7.45 pm: After a further hour and a half of wonderfully eventless travelling, we reach the outskirts of Halifax. I make the decision to abandon the force, ignoring Tom’s plea just to trust Yoda’s advice: “turn left, you must, at next junction, hmmmm…” and I phone Geoff Amos, who booked the gig for us, and is waiting nervously at the venue. We are supposed to be on stage in 15 minutes. The ever-resourceful Geoff tells us that he’s got us a bass drum pedal, and that the venue is all set for us and ready to go. “We might just pull this off!” I thinks to myself. “How do we find the venue Geoff?” Now I’m sure Geoff gave us a perfectly good description of the building and its surroundings, but he doesn’t drive, so he can’t really give us the right road directions. We have the post code programmed into the sat-nav, and a vague idea of signs to follow, yet there are now five people involved in directing us to the gig; The three of us randomly pointing at signs, saying stuff like “Look, there’s a sign for the bus station – isn’t it near the bus station?”. Geoff saying stuff like ” It’s a massive building, looks like an old factory warehouse, can’t you see it yet?” And Yoda with the hard-to-take-seriously, but ultimately correct “prepare you must, for right turn…”

Then, suddenly, with a matter of minutes to go before we’re due on stage, we pull on to a road that stretches out before us, and is surrounded by buildings that look like old factory warehouses. And at the end of the road, arms waving, is Geoff. We’ve made it! As we draw nearer, we realise Geoff is gesturing in the direction of an alley off the main road, so we obediently follow his directions. Then we spot someone from the venue at the end of the alley beckoning us towards what seems to be a service entrance to the building. With his arms swinging briskly and enthusiastically to the right like some crazed disco dance, we follow his indicated direction at the speed of someone who is late for a gig, and turn in to an opening in the building and down a ramp. “Great!” we think. “We’re here! Straight to the door. WE’RE GONNA MAKE THE GIG!!” When we reach the bottom of the ramp, we realise that something is not quite right.

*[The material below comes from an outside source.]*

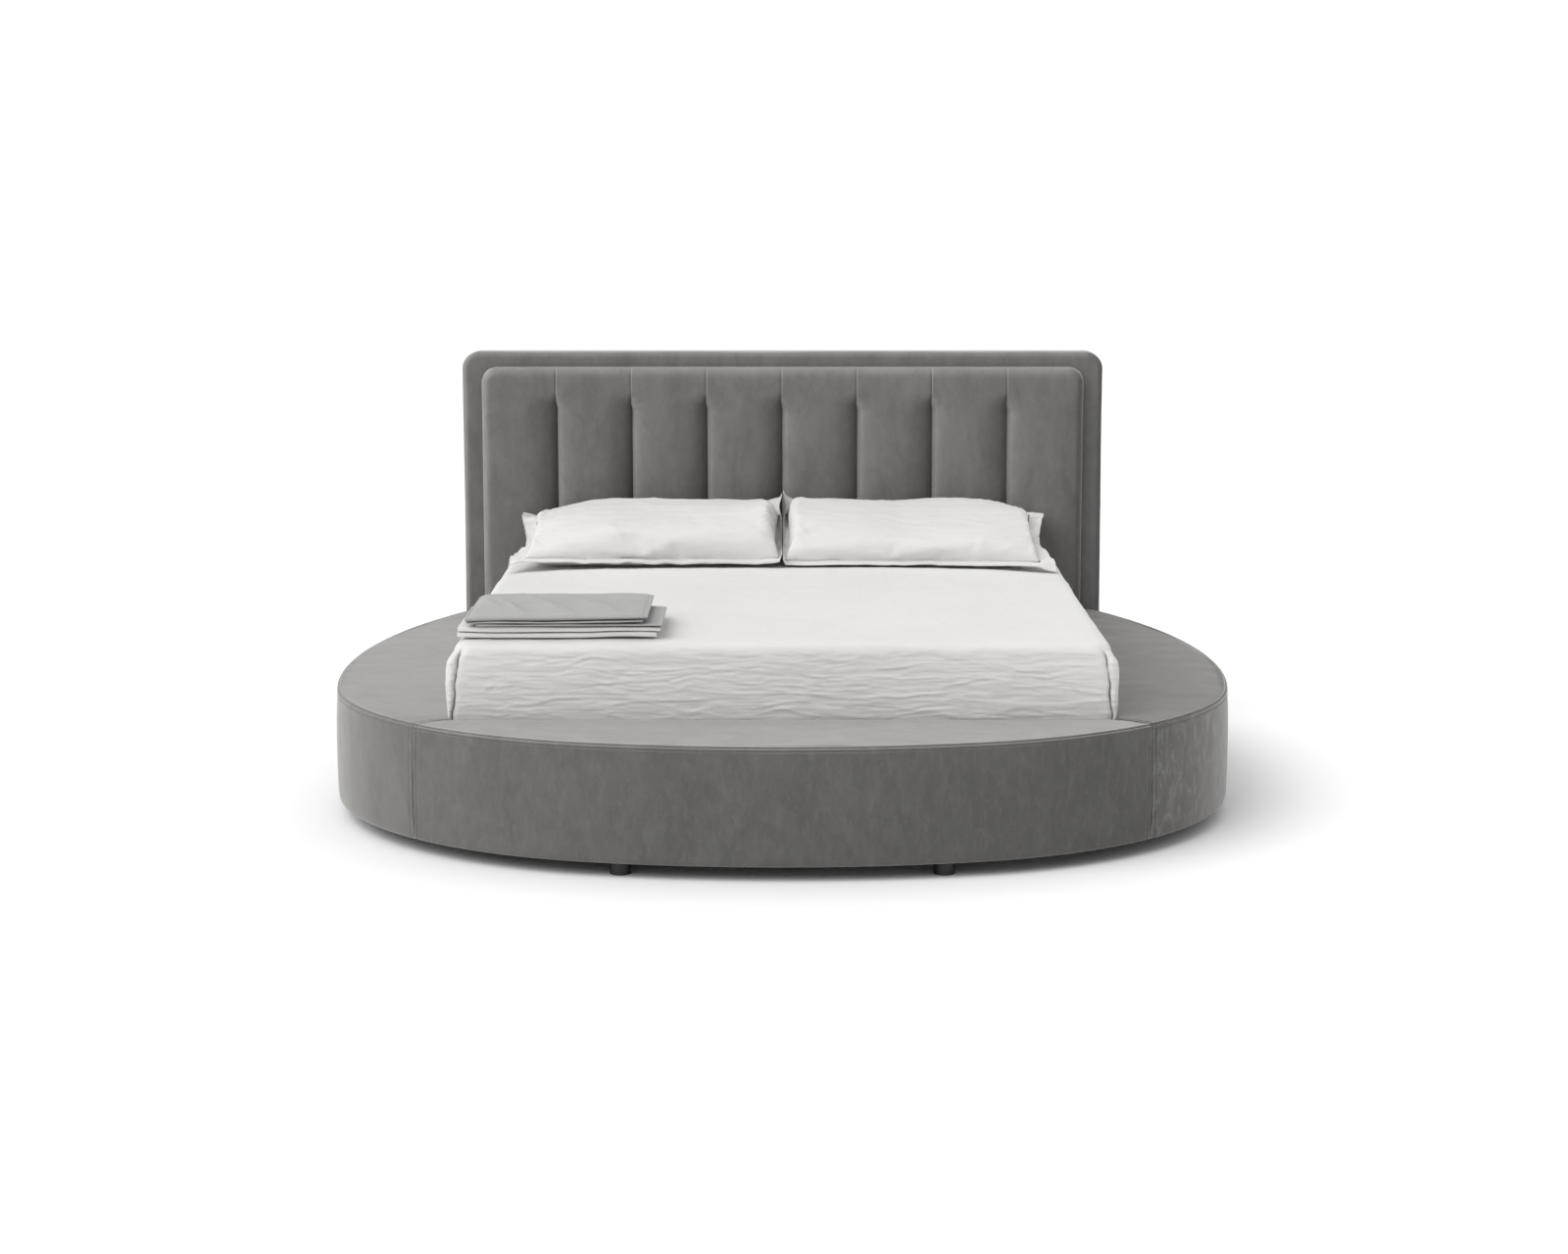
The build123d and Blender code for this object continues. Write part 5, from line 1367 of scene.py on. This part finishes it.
def nested_folds(left, right, front, back, bottom, height, plies, rolled_left, seed, crush, whole):
    """Points and faces of nested plies, each folded round at the front.

    whole is the stack's lowest and highest level, the seed of the way the line between its bundles
    wanders, and how much that line sinks from left to right.
    The plies' ends are open at the right, and at the left too unless they are rolled over there.
    """
    lowest, highest, line_seed, sink = whole
    along = spaced(right - left, PLY_STEP, np.array([0, 0.0012, 0.003, 0.0055]))
    share = along / along[-1]
    outer = height / 2 - 0.0006
    nose = front + outer
    depth = back - nose
    run = spaced(depth, PLY_STEP, np.array([0, 3, 6, 10, 15, 21, 28]) / 1000, "start")
    turn = np.linspace(np.pi / 2, 1.5 * np.pi, 25)
    blunt = np.sign(np.sin(turn)) * np.abs(np.sin(turn)) ** (0.8 if rolled_left else 0.5)
    points, faces, length = [], [], 0.0
    for ply in range(plies):
        radius = outer - PLY_GAP * ply
        path_y = nose + np.concatenate([run[:0:-1], radius * np.cos(turn), run[1:]])
        side = np.concatenate([np.ones(len(run) - 1), blunt, -np.ones(len(run) - 1)])
        if rolled_left:
            behind = np.clip((path_y - nose + radius) / NOSE, 0, 1)
            side = np.where(side > 0, side * (0.5 + 0.5 * np.sqrt(1 - (1 - behind) ** 2)), side)
        away = np.clip((path_y - nose) / depth, 0, 1)
        reach = side * radius * (1 - 0.12 * smooth(away, 0.0, 0.5))
        length += float(np.sum(np.hypot(np.diff(path_y), np.diff(reach))))
        slips = 0.0030 * hashed(np.full(2, ply), np.array([1, 2]), np.full(2, seed), 5)
        x = (left + slips[0] + 0.004) + (right + slips[1] - left - slips[0] - 0.008) * share
        gx, gy = np.meshgrid(x, path_y)
        flat, line = points_of(gx, gy), points_of(gx, 0.0)
        half = np.tile(reach[:, None], (1, len(x)))
        if rolled_left:
            inward = np.clip((gx - x[0]) / (outer * 2.2), 0, 1)
            closed = np.sqrt(np.maximum(1 - (1 - inward) ** 2, 0))
            open_front = smooth(gy, nose + 0.030, nose + 0.012)
            half = half * (closed + (1 - closed) * open_front)
        warp = flat + 0.03 * noise(flat, 6.0, seed + 3)[..., None]
        turned = points_of(warp[..., 0] * FOLD_RUN[0] + warp[..., 1] * FOLD_RUN[1],
                           warp[..., 1] * FOLD_RUN[0] - warp[..., 0] * FOLD_RUN[1], warp[..., 2])
        rumple = noise(turned, (3.0, 13.0, 1.0), seed + 4)
        rumple = rumple + 0.45 * noise(turned, (6.0, 34.0, 1.0), seed + 5)
        roll = hump(gy, nose, 0.025)
        upper = np.maximum(side, 0)[:, None] ** 0.6
        lift = crush * (rumple - 0.25) * upper * (1 - 0.4 * roll)
        if rolled_left:
            soft_end = smooth(np.minimum(gx - x[0], x[-1] - gx), 0.0, 0.030)
            held_down = (0.25 + 0.75 * soft_end) * (1 - 0.7 * smooth(away, 0.7, 1.0)[:, None])
            lift = held_down * upper * (crush * np.maximum(rumple, -0.2) + loose_folds(gx, gy))
            lift = lift - 0.004 * upper * (1 - soft_end)
        sag = -0.0010 * (1 + noise(flat, (7.0, 5.0, 1.0), seed)) * side[:, None]
        ends = np.exp(-np.minimum(share, 1 - share) * (right - left) / 0.02)
        up = np.clip((bottom + height / 2 + half + sag - lowest) / (highest - lowest), 0.001, 1)
        bend = np.exp(0.45 * noise(line, 5.5, line_seed) + sink * (share - 0.5))
        gz = lowest + (highest - lowest) * up ** bend + lift - upper * 0.0014 * ends
        wander = 0.0022 * noise(line, 8.0, seed + 2)
        if rolled_left:
            wander = wander + 0.007 * (1 + noise(line, 4.0, seed + 8))
        gy = gy + wander * roll
        gy = gy + 0.0030 * noise(points_of(gx, ply), 5.0, seed + 6) * away[:, None]
        start = len(points)
        points.extend(points_of(gx, gy, gz).reshape(-1, 3))
        faces.extend(grid_faces(*gx.shape, start).tolist())
        if ply == 0:
            hem = int(np.argmin(np.abs(x - (x[-1] - 0.011))))
            hem_path = points_of(gx, gy, gz + 0.0006)[:len(run) + 4, hem]
    return points, faces, length, hem_path


def folded_piece(name, slot, node, bundles, seed, crush=0.0012, sink=0.0):
    """A piece of folded linen: bundles of nested plies on one another, as one cloth."""
    points, faces, length = [], [], 0.0
    whole = (bundles[0][4], bundles[-1][4] + bundles[-1][5], seed, sink)
    for number, bundle in enumerate(bundles):
        more, more_faces, run, hem_path = nested_folds(*bundle, seed + 7 * number, crush, whole)
        faces.extend((np.array(more_faces) + len(points)).tolist())
        points.extend(more)
        length += run
    obj = finished(new_object(name, points, faces), slot, node)
    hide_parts(node)
    thicken(obj, 0.0009, 0.0)
    up = np.tile([0, 0, 1.0], (len(hem_path), 1))
    hem = stitches(f"{name}_hem", hem_path, up, 0.0032, 0.0016, 0.0004)
    finished(hem, slot, node, MATERIALS[slot])
    return obj, (round(bundles[-1][1] - bundles[-1][0], 3), round(length, 3))


def box_sides(node):
    """Lowest and highest corners of a CAD node."""
    corners = np.array(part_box(node))
    return corners.min(axis=0), corners.max(axis=0)


low, high = box_sides("folded_sheet")
half_height = (high[2] - low[2]) / 2
sheet, flat = folded_piece("folded_sheet_linen", "white_linen", "folded_sheet", [
    (low[0], high[0] - 0.012, low[1] + 0.003, high[1], low[2] + 0.0004, half_height, 3, False),
    (low[0] + 0.003, high[0], low[1], high[1], low[2] + half_height, half_height - 0.0004, 3, False),
], 71)

low, high = box_sides("folded_pillowcase")
case, flat = folded_piece("folded_pillowcase_linen", "grey_linen", "folded_pillowcase", [
    (low[0], high[0], low[1], high[1], low[2] + 0.0004, high[2] - low[2] - 0.0006, 2, False)], 87)

low, high = box_sides("folded_cover")
lower_height = 0.30 * (high[2] - low[2])
spread, flat = folded_piece("folded_cover_linen", "grey_linen", "folded_cover", [
    (low[0] + 0.004, high[0] - 0.010, low[1], high[1] - 0.01, low[2] + 0.0004, lower_height, 2, False),
    (low[0], high[0], low[1] + 0.001, high[1], low[2] + lower_height + 0.0008,
     high[2] - low[2] - lower_height, 3, True),
], 95, 0.0050, -1.1)


# Camera, light and stage

CAMERA_PLACE = (0.0047, -9.309, 1.930)
CAMERA_TILT = 81.23
FOCAL_LENGTH = 70.2
FLOOR_REACH = 60.0

camera_data = bpy.data.cameras.new("camera")
camera_data.lens = FOCAL_LENGTH
camera_data.sensor_width = 36.0
camera_data.clip_end = 200.0
camera = bpy.data.objects.new("camera", camera_data)
camera.location = CAMERA_PLACE
camera.rotation_euler = (math.radians(CAMERA_TILT), 0, 0)
bpy.context.scene.collection.objects.link(camera)
bpy.context.scene.camera = camera


def sun(name, place, strength, spread):
    """A wide soft light from a direction, as bright at every place."""
    data = bpy.data.lights.new(name, "SUN")
    data.energy = strength
    data.angle = math.radians(spread)
    obj = bpy.data.objects.new(name, data)
    obj.location = place
    obj.rotation_euler = (Vector((0.0, 0.0, 0.3)) - obj.location).to_track_quat("-Z", "Y").to_euler()
    bpy.context.scene.collection.objects.link(obj)


def studio_world():
    """White all round behind the bed, and on the camera's side white low down and dimmer above."""
    n = Nodes(bpy.data.worlds.new("studio"))
    axes = n.add("ShaderNodeSeparateXYZ", {"Vector": n.places["Generated"]}).outputs
    raised = n.span(axes["Z"], 0.14, 0.22, 1.04, 0.52)
    background = n.tree.nodes["Background"]
    n.put(background.inputs["Strength"], n.span(axes["Y"], -0.25, 0.2, raised, 1.04))
    n.put(background.inputs["Color"], grey(1.0))
    bpy.context.scene.world = n.owner


def pale_floor():
    """A pale floor, so wide that its far edge is not seen."""
    corners = [(x * FLOOR_REACH, y * FLOOR_REACH, 0) for x, y in ((-1, -1), (1, -1), (1, 1), (-1, 1))]
    obj = new_object("floor", corners, [(0, 1, 2, 3)], smooth_shaded=False)
    n = material("pale_floor")
    colour = n.mix(n.span(n.noise(2.0, 4.0), 0.3, 0.7), grey(0.965), grey(0.97))
    obj.data.materials.append(n.finish(Base_Color=colour, Roughness=0.8, Specular_IOR_Level=0.1))
    return obj


sun("key", (-3.9, -3.0, 5.0), 1.85, 54)
studio_world()
floor = pale_floor()

settings = bpy.context.scene.view_settings
settings.view_transform = "Standard"
settings.look = "None"
settings.exposure = 0.0
settings.gamma = 1.0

What nobody had thought about in the few seconds leading up to this point, was the fact that this service entrance ramp wasn’t really meant for cars. We have driven into what is effectively a dead end tunnel that is only a few millimeters wider than the car itself. Sure enough, there’s the door right in front of us, like some metaphoric finish line, a tantilising, wondrous portal that would magically evaporate all the struggle and adversity of the day simply by walking through it, the door that will take us to the gig, to the warmth and anticipation of an eager audience, sitting waiting patiently for the concert to begin. It’s just a few feet away… but there’s not enough room to open the car doors. We are well and truly wedged. The silence in the car is broken by a wise-sounding voice: “Reached your destination, you have. Hmmm.”

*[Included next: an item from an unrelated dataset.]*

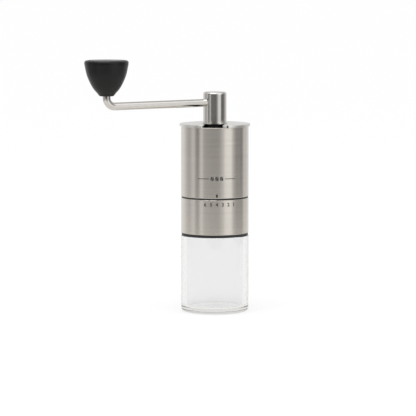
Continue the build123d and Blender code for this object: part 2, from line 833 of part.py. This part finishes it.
knob_bush_bottom = knob_bottom + 0.4
with BuildPart() as knob_bush:
    with BuildSketch(Plane.XY.offset(knob_bush_bottom)):
        with Locations(knob_centre):
            Circle(knob_bore - fit / 2)
            Circle(rod_radius + fit, mode=Mode.SUBTRACT)
    extrude(amount=knob_bush_top - knob_bush_bottom)
knob_bush.part.label = "knob_bush"
export_step(knob_bush.part, "parts/knob_bush.step")

# ------------------------------------------------------------------ lid
lip_outer = hopper_radius - 0.4
lip_inner = 21.2
lip_depth = 3.0
nick_setback = -sqrt(lid_radius**2 - nick_offset**2)
slot_run_out = 5.0


def cut_lid_slot():
    """Outline of the keyhole slot, from its eye round the hub out past the front edge."""
    with BuildSketch() as slot:
        Circle(slot_eye_radius)
        with Locations((0, -lid_radius / 2 - slot_run_out)):
            Rectangle(2 * slot_half_width, lid_radius + 2 * slot_run_out)
    return slot.sketch


with BuildPart() as lid:
    with BuildSketch(Plane.XY.offset(lid_bottom).rotated((0, 0, lid_turn))):
        Circle(lid_radius)
        add(cut_lid_slot(), mode=Mode.SUBTRACT)
        with Locations((-nick_offset, nick_setback), (nick_offset, nick_setback)):
            Circle(nick_radius, mode=Mode.SUBTRACT)
    extrude(amount=lid_thickness)
    mouth = (lid_radius * sin(radians(lid_turn)), -lid_radius * cos(radians(lid_turn)), lid_bottom)
    mouth_corners = lid.edges().filter_by(Axis.Z).sort_by_distance(mouth)[:2]
    fillet(mouth_corners, radius=slot_mouth_rounding)
    fillet(rims(lid.edges(), lid_radius, lid_top), radius=edge_round)
lid.part.label = "lid"
export_step(lid.part, "parts/lid.step")

with BuildPart() as lid_lip:
    with BuildSketch(Plane.XY.offset(lid_bottom - lip_depth).rotated((0, 0, lid_turn))):
        Circle(lip_outer)
        Circle(lip_inner, mode=Mode.SUBTRACT)
        add(cut_lid_slot(), mode=Mode.SUBTRACT)
    extrude(amount=lip_depth)
lid_lip.part.label = "lid_lip"
export_step(lid_lip.part, "parts/lid_lip.step")
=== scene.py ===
from math import cos, pi, radians, sin

import bmesh
import bpy
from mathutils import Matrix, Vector


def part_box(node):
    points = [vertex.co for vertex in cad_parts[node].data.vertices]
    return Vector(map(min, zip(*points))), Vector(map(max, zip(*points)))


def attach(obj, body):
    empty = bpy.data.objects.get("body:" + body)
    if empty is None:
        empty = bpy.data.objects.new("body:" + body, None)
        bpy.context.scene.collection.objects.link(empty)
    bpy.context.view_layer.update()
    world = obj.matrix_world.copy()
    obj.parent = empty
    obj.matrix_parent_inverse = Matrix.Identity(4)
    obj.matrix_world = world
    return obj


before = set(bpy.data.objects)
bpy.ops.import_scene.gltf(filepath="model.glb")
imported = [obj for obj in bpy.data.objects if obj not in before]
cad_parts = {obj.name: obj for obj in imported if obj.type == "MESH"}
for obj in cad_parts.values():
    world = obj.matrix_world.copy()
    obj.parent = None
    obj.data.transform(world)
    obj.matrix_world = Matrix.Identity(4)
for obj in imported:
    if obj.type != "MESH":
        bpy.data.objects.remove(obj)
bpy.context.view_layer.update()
scene = bpy.context.scene

# ---------------------------------------------------------------- studio light
# Diffusers all round a pale table: a tall bright soft box to the right of the lens, a
# narrow one to the left, black flags between them, white paper behind, and the dark edge
# of the table low down. The lens itself sees only the white paper.
scene.view_settings.view_transform = "Standard"
front_turn = radians(3.5)


class Link:
    """One output of a node tree, usable in arithmetic: each operator adds a Math node."""

    def __init__(self, tree, socket):
        self.tree = tree
        self.socket = socket

    def math(self, operation, *others):
        node = self.tree.nodes.new("ShaderNodeMath")
        node.operation = operation
        for slot, value in zip(node.inputs, (self,) + others):
            join(self.tree, slot, value)
        return Link(self.tree, node.outputs[0])

    def __add__(self, other):
        return self.math("ADD", other)

    def __radd__(self, other):
        return self.math("ADD", other)

    def __mul__(self, other):
        return self.math("MULTIPLY", other)

    def __rmul__(self, other):
        return self.math("MULTIPLY", other)

    def __sub__(self, other):
        return self.math("SUBTRACT", other)

    def __rsub__(self, other):
        return self.math("MULTIPLY", -1.0) + other

    def __truediv__(self, other):
        return self.math("DIVIDE", other)

    def __rtruediv__(self, other):
        return self.math("POWER", -1.0) * other

    def clamped(self, low=0.0, high=1.0):
        return self.math("MAXIMUM", low).math("MINIMUM", high)


def join(tree, slot, value):
    """Puts a value or a link into an input socket."""
    if isinstance(value, Link):
        tree.links.new(value.socket, slot)
    elif isinstance(value, tuple) and len(value) == 3 and slot.type == "RGBA":
        slot.default_value = (*value, 1.0)
    else:
        slot.default_value = value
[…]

It only took about 3 seconds to drive down the ramp, but it takes us nearly 5 minutes to reverse up it again, inch by inch, so close is the gap between the car and  the sides of the high walls. When we do finally get out, a man appears with a trolley and as the car spews out the instruments and cases on to the trolley, we reflect briefly on the day’s events. “It’s going well” I think.

We rolled the trolley down the ramp, through the magic door and into one of the best gigs we’d done all year.